= Problem to solve =
Tally up the lines carrying the string "behind" and respond with only the resulting number.

= Provided data =

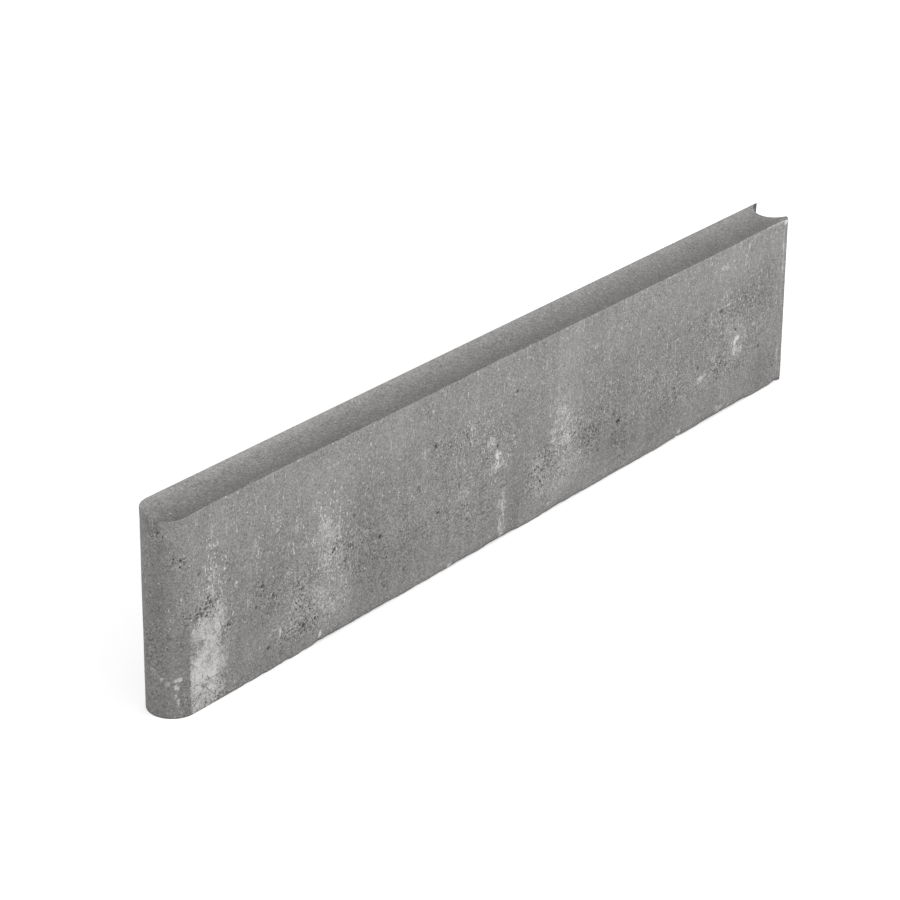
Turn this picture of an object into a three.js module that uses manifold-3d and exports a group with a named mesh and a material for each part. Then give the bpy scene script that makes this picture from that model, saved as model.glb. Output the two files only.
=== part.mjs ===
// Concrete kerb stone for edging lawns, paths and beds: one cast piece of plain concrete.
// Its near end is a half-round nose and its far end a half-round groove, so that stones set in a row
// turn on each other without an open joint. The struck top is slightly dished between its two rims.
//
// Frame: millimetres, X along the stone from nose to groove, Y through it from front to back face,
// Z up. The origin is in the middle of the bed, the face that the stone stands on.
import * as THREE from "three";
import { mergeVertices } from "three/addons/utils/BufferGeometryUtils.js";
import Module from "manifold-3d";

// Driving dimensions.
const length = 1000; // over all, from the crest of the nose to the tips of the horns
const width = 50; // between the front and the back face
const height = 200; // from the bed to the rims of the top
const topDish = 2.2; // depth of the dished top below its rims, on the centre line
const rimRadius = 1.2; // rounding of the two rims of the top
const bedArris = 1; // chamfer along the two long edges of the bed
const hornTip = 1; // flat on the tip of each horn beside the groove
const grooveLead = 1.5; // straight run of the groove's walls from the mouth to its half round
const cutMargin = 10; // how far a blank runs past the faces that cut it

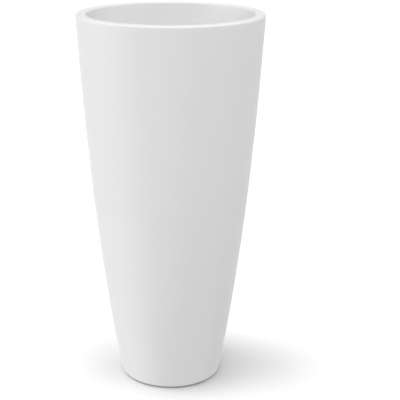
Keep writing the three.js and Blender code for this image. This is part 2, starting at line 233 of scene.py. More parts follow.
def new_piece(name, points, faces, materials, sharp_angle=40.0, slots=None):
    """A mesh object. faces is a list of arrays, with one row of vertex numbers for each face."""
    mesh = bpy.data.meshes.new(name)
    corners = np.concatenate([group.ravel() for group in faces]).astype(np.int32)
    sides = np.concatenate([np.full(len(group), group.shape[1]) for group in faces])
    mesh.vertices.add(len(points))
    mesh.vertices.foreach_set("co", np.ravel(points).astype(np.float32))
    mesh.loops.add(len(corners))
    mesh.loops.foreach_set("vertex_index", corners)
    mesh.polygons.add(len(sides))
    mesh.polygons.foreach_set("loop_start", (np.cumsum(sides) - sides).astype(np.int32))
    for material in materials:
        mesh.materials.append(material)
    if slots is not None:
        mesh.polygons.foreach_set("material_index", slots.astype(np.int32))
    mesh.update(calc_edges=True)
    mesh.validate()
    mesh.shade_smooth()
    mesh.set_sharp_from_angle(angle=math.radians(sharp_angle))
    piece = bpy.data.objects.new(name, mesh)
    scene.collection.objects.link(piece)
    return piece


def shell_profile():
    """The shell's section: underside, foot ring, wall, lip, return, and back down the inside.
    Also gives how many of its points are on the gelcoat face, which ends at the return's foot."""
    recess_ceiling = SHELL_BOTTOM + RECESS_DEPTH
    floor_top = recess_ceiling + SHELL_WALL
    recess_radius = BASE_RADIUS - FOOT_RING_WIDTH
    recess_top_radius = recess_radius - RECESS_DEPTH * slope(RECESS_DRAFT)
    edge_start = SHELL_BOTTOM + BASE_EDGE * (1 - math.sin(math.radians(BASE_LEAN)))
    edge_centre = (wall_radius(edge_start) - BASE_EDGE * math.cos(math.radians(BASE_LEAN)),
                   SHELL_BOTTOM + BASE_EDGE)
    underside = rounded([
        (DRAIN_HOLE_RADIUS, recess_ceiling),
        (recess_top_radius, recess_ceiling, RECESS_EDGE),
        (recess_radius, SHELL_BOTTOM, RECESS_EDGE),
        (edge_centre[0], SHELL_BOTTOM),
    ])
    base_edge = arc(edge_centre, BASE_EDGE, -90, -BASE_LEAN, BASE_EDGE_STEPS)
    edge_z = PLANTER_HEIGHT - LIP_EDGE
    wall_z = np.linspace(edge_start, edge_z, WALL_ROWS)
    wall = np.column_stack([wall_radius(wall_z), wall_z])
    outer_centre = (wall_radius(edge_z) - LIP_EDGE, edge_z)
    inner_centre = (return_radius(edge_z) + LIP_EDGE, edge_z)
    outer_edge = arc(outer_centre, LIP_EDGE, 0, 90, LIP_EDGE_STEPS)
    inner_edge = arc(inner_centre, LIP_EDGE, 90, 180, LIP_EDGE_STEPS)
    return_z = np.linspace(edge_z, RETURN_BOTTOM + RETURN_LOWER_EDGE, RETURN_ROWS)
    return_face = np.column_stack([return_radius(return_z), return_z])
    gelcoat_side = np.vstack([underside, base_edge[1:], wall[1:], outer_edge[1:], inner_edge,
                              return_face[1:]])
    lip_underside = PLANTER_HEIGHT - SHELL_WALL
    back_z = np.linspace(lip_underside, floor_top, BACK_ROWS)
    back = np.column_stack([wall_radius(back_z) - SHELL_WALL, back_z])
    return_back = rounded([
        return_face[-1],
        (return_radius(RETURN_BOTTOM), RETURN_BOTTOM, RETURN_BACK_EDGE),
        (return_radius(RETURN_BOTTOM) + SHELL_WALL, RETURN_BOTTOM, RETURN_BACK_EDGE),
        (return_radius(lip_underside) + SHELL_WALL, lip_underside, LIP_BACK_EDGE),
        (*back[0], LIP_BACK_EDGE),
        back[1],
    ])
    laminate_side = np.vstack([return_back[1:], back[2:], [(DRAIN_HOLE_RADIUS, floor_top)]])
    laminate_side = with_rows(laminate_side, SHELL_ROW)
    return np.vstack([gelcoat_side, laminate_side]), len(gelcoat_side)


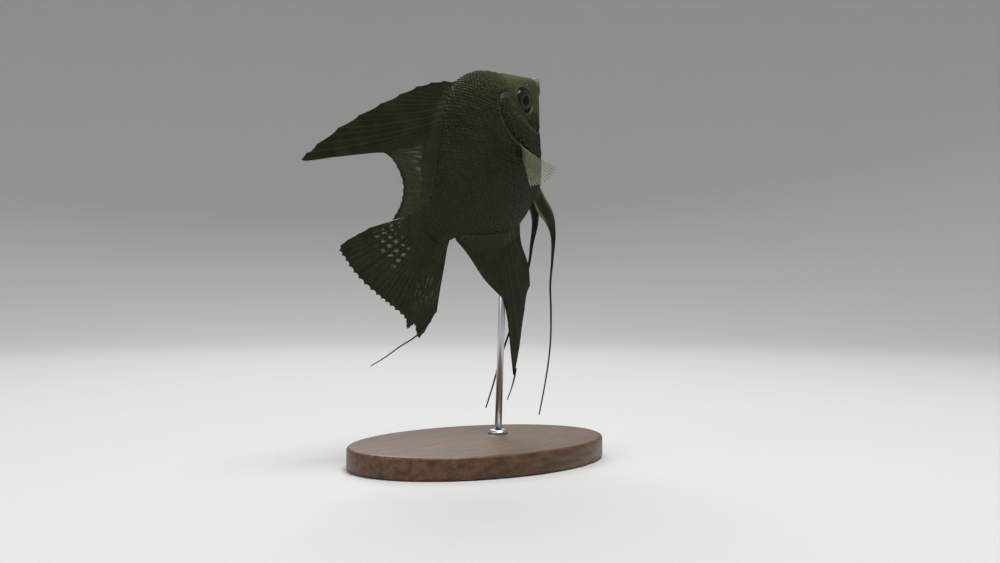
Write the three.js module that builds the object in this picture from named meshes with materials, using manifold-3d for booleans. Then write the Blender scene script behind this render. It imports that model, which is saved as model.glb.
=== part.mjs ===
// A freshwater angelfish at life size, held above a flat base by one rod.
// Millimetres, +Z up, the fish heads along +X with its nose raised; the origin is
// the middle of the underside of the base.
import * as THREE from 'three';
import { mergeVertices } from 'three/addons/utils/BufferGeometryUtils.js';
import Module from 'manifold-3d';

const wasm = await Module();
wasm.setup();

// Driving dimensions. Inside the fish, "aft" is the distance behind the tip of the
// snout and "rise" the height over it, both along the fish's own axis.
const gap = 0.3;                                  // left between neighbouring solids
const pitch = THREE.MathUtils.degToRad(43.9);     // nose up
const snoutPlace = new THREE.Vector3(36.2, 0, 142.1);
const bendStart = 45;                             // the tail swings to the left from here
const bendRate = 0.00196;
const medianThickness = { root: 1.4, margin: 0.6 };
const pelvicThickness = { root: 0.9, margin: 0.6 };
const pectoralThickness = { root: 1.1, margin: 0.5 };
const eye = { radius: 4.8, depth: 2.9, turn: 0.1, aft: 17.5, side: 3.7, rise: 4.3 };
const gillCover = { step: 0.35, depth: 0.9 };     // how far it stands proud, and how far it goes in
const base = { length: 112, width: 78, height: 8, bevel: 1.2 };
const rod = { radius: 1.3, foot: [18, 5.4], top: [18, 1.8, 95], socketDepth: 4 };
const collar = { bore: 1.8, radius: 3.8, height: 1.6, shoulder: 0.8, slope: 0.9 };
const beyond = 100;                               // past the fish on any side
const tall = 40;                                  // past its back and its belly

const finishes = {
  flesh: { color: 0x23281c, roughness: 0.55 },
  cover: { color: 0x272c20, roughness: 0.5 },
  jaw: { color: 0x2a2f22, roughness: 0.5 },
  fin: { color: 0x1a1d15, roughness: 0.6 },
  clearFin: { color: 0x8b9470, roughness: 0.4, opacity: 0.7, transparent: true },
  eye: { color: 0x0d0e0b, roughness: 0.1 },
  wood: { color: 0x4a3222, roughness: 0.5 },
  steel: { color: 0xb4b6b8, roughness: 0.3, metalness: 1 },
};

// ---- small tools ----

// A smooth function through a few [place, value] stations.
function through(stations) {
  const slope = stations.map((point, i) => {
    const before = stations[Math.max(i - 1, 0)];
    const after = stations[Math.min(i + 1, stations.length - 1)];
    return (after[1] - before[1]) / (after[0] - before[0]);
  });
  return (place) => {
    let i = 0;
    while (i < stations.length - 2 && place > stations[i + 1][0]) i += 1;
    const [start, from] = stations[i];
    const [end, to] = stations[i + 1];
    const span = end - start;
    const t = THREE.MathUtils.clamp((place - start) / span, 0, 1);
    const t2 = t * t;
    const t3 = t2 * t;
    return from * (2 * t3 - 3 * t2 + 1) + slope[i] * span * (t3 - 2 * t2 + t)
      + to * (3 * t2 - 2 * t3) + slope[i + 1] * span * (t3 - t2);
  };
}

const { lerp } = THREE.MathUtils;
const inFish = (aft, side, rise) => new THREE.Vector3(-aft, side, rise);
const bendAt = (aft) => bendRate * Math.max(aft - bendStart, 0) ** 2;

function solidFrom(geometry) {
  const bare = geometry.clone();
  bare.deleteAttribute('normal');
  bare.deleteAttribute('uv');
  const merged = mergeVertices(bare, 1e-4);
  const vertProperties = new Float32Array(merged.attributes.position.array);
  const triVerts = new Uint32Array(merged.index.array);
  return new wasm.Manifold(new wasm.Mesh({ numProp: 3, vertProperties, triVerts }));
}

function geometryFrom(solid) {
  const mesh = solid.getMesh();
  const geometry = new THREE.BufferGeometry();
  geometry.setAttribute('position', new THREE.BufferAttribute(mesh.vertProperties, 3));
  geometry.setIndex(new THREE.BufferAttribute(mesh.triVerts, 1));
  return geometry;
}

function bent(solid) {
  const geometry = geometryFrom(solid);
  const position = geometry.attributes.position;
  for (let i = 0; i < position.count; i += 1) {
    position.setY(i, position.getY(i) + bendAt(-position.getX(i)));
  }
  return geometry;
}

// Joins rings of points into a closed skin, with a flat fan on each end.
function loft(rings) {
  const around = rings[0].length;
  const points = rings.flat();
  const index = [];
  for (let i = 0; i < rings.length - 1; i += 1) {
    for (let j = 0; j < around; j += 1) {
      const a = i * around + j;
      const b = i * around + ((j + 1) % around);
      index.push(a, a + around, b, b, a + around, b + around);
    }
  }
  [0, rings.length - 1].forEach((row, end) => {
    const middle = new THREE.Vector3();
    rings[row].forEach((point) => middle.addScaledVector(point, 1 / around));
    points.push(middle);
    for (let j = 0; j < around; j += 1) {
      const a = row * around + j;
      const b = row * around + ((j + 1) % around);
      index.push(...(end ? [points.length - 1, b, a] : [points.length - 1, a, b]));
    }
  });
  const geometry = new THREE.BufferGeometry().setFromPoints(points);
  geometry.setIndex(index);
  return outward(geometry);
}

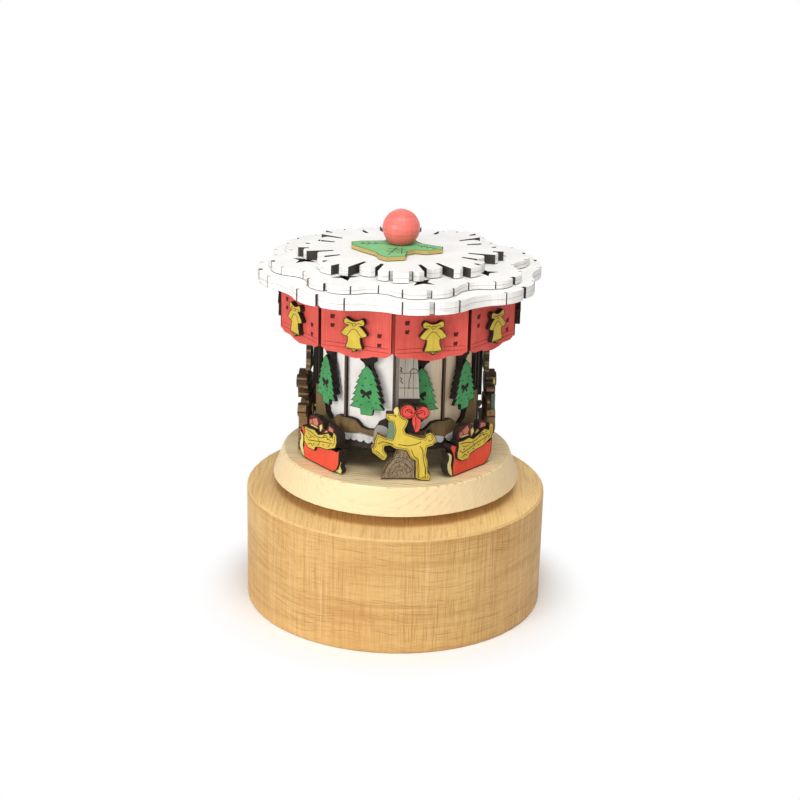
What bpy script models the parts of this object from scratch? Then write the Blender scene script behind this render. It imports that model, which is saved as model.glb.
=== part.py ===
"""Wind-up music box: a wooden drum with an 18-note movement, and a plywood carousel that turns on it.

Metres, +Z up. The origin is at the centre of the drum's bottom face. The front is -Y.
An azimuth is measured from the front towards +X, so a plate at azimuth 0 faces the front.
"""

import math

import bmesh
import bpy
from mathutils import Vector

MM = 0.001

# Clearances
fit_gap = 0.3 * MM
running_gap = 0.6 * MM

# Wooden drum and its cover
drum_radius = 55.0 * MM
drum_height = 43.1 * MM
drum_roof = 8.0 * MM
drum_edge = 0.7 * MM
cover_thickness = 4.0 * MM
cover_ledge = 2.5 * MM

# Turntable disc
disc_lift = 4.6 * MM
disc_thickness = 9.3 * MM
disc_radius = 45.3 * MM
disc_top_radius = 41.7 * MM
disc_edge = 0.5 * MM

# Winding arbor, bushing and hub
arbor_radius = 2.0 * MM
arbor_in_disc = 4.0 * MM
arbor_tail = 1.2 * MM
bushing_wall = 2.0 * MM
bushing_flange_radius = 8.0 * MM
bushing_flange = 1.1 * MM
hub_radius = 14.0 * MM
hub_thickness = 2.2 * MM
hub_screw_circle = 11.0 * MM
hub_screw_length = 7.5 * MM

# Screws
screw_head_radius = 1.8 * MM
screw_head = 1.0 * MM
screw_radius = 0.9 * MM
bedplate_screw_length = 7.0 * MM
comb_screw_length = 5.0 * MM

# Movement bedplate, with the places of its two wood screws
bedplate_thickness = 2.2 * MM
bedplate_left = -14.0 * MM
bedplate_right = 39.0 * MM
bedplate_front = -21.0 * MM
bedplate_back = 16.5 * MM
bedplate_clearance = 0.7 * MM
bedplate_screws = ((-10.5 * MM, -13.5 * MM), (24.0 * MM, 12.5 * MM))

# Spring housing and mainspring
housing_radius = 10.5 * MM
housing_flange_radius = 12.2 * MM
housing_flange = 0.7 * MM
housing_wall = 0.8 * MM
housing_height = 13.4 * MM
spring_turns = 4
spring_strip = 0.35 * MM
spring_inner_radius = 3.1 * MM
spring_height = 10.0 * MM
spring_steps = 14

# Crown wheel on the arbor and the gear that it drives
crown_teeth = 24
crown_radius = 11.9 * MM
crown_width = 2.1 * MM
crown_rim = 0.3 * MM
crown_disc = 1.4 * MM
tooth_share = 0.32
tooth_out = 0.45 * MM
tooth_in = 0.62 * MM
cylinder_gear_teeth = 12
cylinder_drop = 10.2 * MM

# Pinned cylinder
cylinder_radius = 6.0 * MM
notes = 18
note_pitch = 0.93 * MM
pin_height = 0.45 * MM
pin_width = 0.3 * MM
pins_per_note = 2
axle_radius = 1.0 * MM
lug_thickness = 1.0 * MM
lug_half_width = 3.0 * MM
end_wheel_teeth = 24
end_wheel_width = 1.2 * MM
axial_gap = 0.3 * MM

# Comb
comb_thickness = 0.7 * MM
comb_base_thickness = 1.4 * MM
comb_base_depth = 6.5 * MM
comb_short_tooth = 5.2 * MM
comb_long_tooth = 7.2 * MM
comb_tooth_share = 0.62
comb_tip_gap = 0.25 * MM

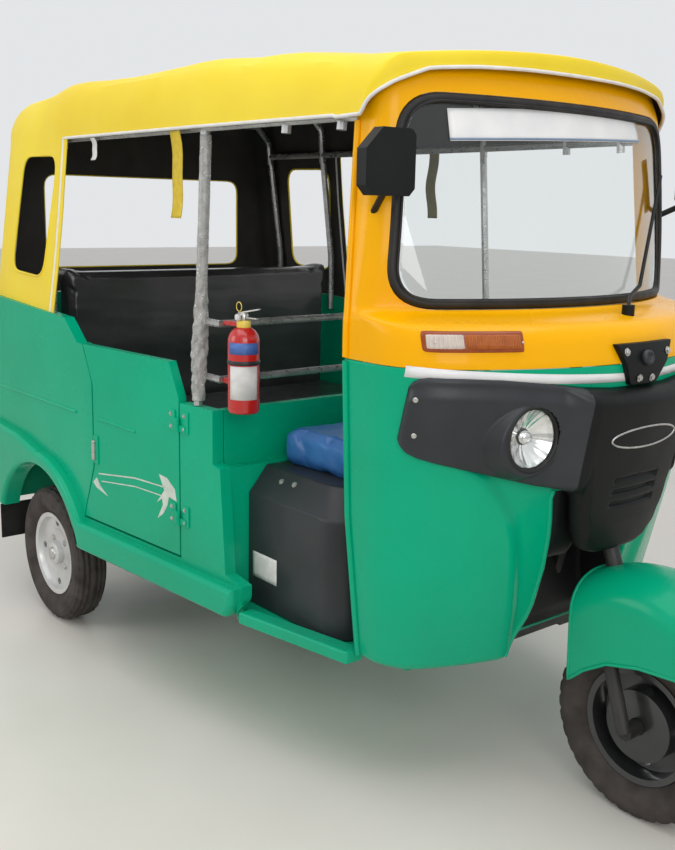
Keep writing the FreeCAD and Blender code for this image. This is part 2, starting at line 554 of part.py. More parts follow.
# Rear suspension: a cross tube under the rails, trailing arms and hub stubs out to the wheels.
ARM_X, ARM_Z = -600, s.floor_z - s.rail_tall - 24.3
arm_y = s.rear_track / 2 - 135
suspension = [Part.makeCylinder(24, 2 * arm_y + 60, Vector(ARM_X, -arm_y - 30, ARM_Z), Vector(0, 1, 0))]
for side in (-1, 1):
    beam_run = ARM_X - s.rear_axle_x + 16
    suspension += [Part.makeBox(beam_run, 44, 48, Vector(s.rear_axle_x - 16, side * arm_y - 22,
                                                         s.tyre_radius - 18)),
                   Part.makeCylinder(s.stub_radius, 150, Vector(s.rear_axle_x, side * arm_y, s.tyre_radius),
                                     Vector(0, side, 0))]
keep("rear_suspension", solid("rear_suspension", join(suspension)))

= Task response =
3